We conclude that implementing efficient gaze-contingent display changes across saccades can be tricky, owing to a range of system latencies that have an impact on a paradigm’s timing behavior. We as experimenters need to examine these latencies closely in order to draw the right conclusions from our results. Early online saccade detection can assist greatly in this task, as it saves valuable time for the setup to perform the intended (trans-saccadic) changes, but it comes at the cost of reduced online saccade detection accuracy—especially at higher noise levels—making it ultimately harder to smoothly collect data.

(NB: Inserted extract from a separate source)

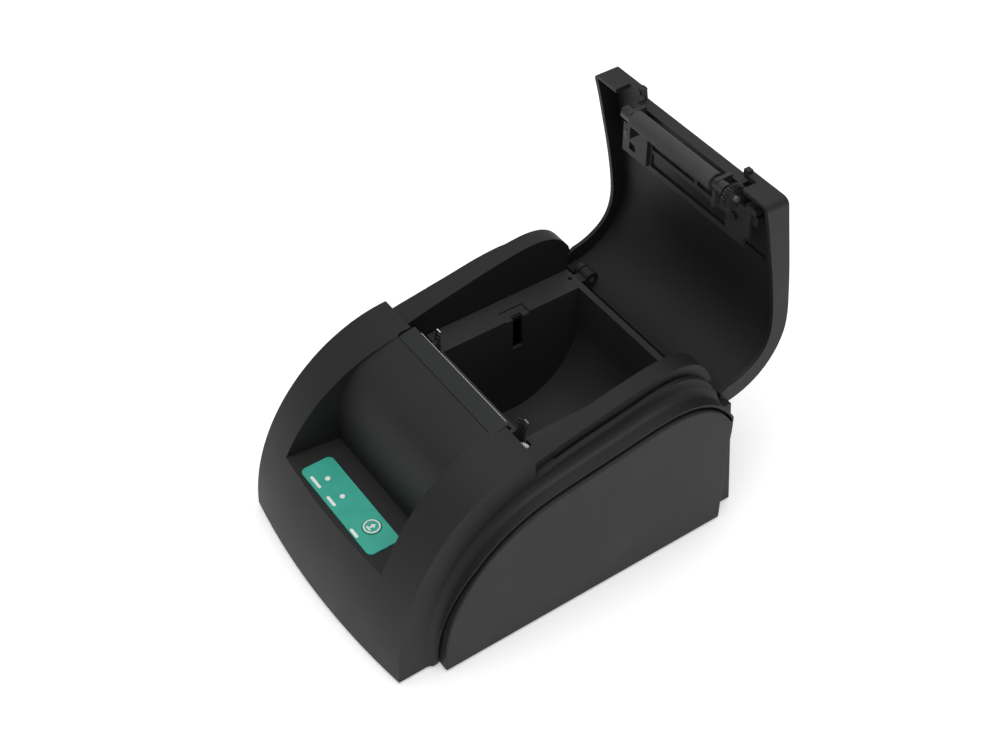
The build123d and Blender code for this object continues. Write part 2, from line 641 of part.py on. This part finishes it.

The algorithm proposed here outperforms traditional detection methods in speed and accuracy, while adjusting detection thresholds in response to increased noise levels. These properties make it a reliable tool even when collecting data under suboptimal recording circumstances, as well as computationally feasible to use for the online scenario, due to its near real-time processing and linear complexity. Finally, the open-source availability of the code leaves it open for researchers to use and adapt the algorithm to their specific needs, making it a versatile tool for the field of active vision.